Maybe it’s because of my time in Davao, or the fact that my dad, raised by a southern woman, was always a gracious and generous host,  but when you enter cross my threshold, you’re immediately going to be offered something for sustenance, even if only water, tea or coffee, and woe to me if I can’t muster up a warm cup of home-made soup or  a plate of cookies. I can’t imagine not feeding a guest. certain if that if I did forget, I’d feel  the  virtual glares of my female ancestors searing down  from on high.

Here, in Panama, they don’t seem to take the ‘food equals love’ equation quite as personally as the Filipinos did when I was there.
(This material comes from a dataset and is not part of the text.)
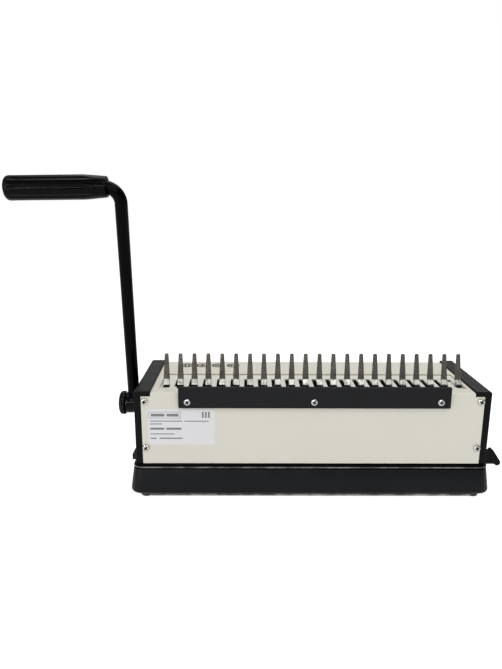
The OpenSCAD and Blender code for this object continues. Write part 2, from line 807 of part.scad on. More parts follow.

Still, preparing nearly all daily meals is part of most every household’s regular routine, and it has a communal aspect.

In our little barrio, we women folk are endlessly sharing the fruits of our kitchens and gardens.  It’s common to see one of us ladies shuttling down the street to a neighbor’s house with a covered platter or, more commonly, a recycled plastic food container filled with something just-off-the-stove.

Not everyone has an oven and with gas is purchased by the tank,  baked goods are rare and usually supplied by me.  This is good for neighbor relations as anything out of my kitchen seems a welcome surprise. Recently, one neighbor lady turned up with a styrafoam plate arranged with freshly cut  fruits. She also gave  me a recycled jar filled with a very fine “Plantain Flour” her husband had ground from a bunch of plantains I’d given them from my back yard.  I use this aromatic, powder  to make a hot drink for William’s breakfast, adding milk, honey and vanilla.  Another neighbors keeps me in a half dozen freshly laid eggs –never white here in Panama, and often shades of pastel.  Mr. Fermin brings me gigantic, sweet Chirimoya fruit, in the silent hope I’ll turn him out some warm bread pudding.

For me, there’s  nothing more comforting that a busy kitchen spilling over with pots and pans and food and love and life.  Nothing. Nothing pleases me more than being able to offer my son’s friends, or someone just stopping by, a bowl of home-made soup or a slice of fresh banana cake.The kitchen is, officially, my “office.” It’s where I want to be and where I want everyone I love  to gather.  Come into my kitchen. Bring me your good news, bring me your woes, and bring me your appetite…

…I will fix it all for you, with love and butter.